The last quarter saw the major banks suffering through ongoing challenges. Just yesterday a ruling determined that Citigroup (C) would pay $285 million for deception as a result of its involvement in the mortgage crisis. Prior to that, Goldman Sachs reported its first quarter of losses since the depth of the recession and Bank of America only managed to stay above water on the basis of a major sale of Chinese holdings. The latter’s most recent decision to begin charging customers for debit cards had many American’s considering swapping their funds out into a regional bank, and many investors considering the possibility.
Are regional banks going to be popularized alongside the mistrust and share price hemorrhaging of big name financial institutions?
Well the most recent earnings appear to say otherwise. Regional banks may be preferable in terms of residual risks from the financial crisis, but their earnings indicate more people are hiding their money under their mattress than opening accounts at their local PNC or New York Community Bank Corp.

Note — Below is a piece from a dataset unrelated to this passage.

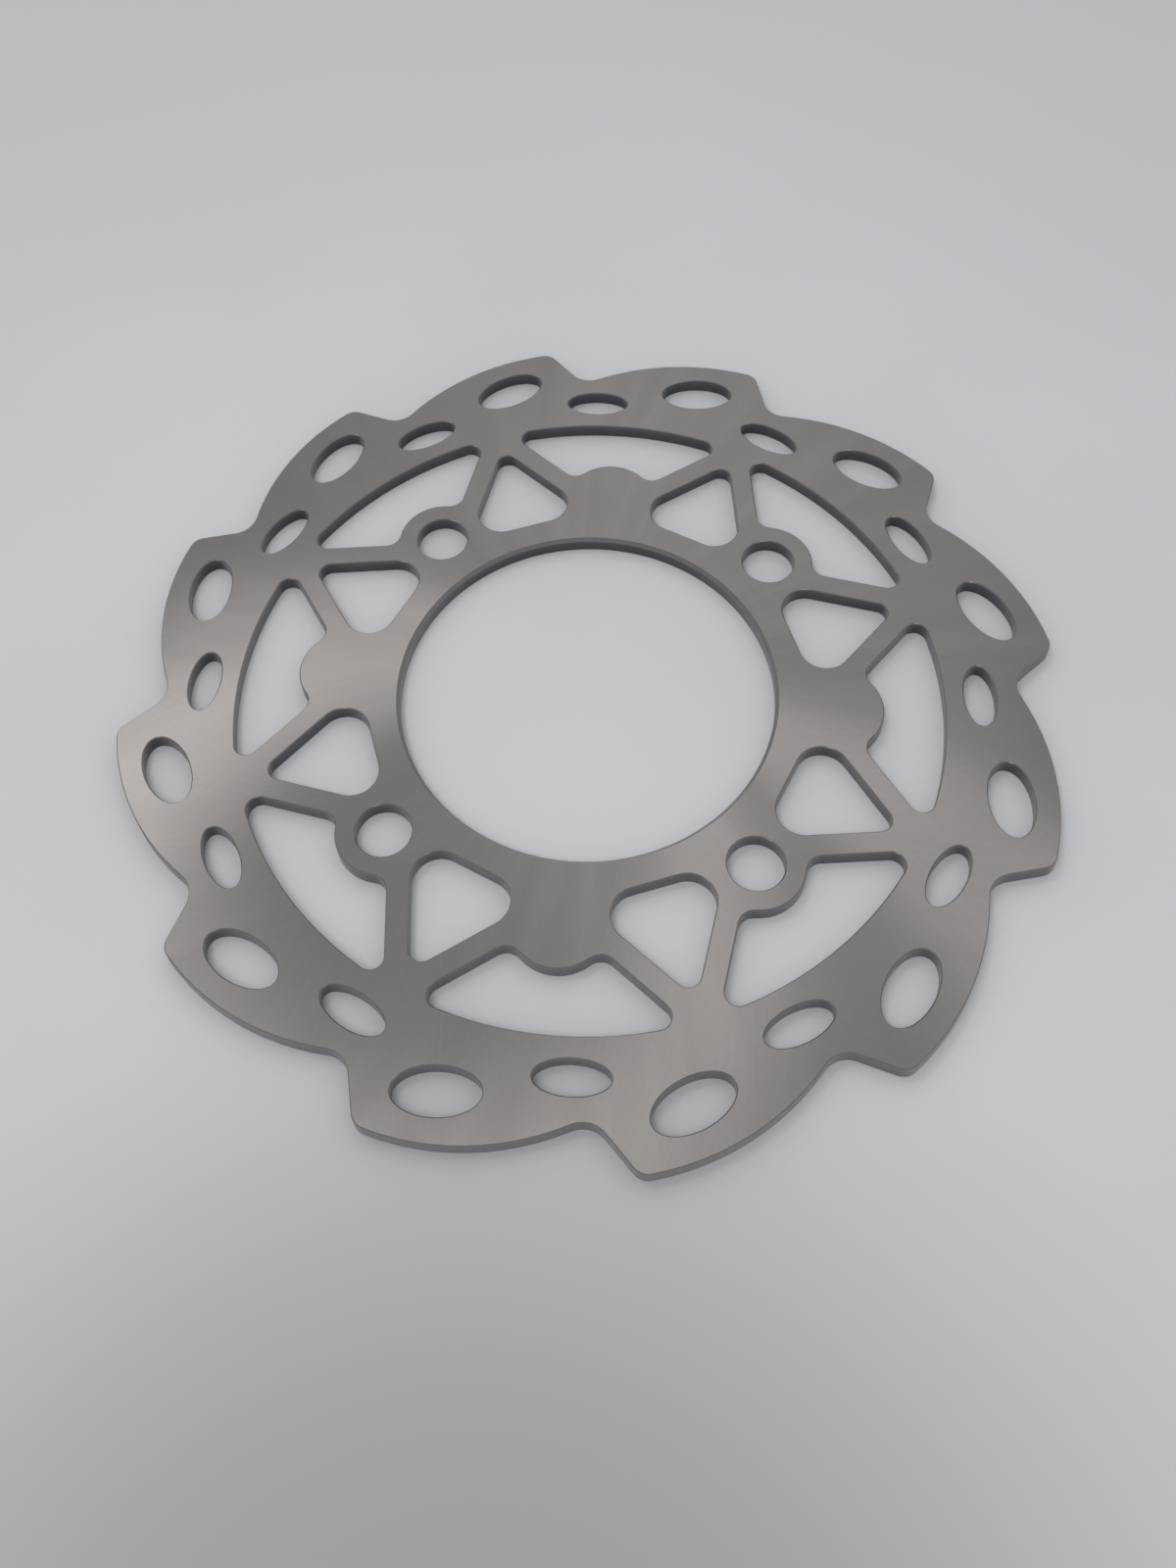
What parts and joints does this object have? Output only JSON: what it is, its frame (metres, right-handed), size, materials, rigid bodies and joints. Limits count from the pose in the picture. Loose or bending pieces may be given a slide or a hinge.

Below are two regional banks that look as though they could lose more before they recover.
Comerica (CMA)- Comerica reported an increase in profits for the third quarter but investors were disappointed with the bank’s failure to meet expectations and sent shares down an additional 11 percent following the release. Comerica has been smart to avoid the real estate industry and focus on alternative investments but certain economic factors may hinder shares of the bank, which has already lost about 40 percent of its value this year.
Among the challenges facing Comerica’s long term bottom line is the Federal Reserve’s “Operation Twist,” which effectively lowers long-term interest rates and the profits for Comerica. The bank intends to help improve margins by reducing its expenses and developing new plans for improving revenue but it’s unclear what sort of methods the bank would use to gain the $100 million it’s projecting in profit gains for 2012.
M&T Bank (MTB)- Shares of M&T Bank have also been on a negative trajectory after falling short of analyst expectations. M&T has been underperforming many of its peers but the bank has somehow managed to hold onto more of its share value than some competing banks. This may not be a good thing. If M&T continues to fail to meet expectations, it has further to fall than some other regionals. It could also be difficult to maintain profitability at M&T with the massive $230 million is still owes in Federal bailout funds from the 2008 TARP program.
M&T also has heavy acquisition costs both from its most recent buy and the $151.5 million it owes on top of its own remaining Federal bailout debt from Provident Bancshares, which it acquired in May 2009.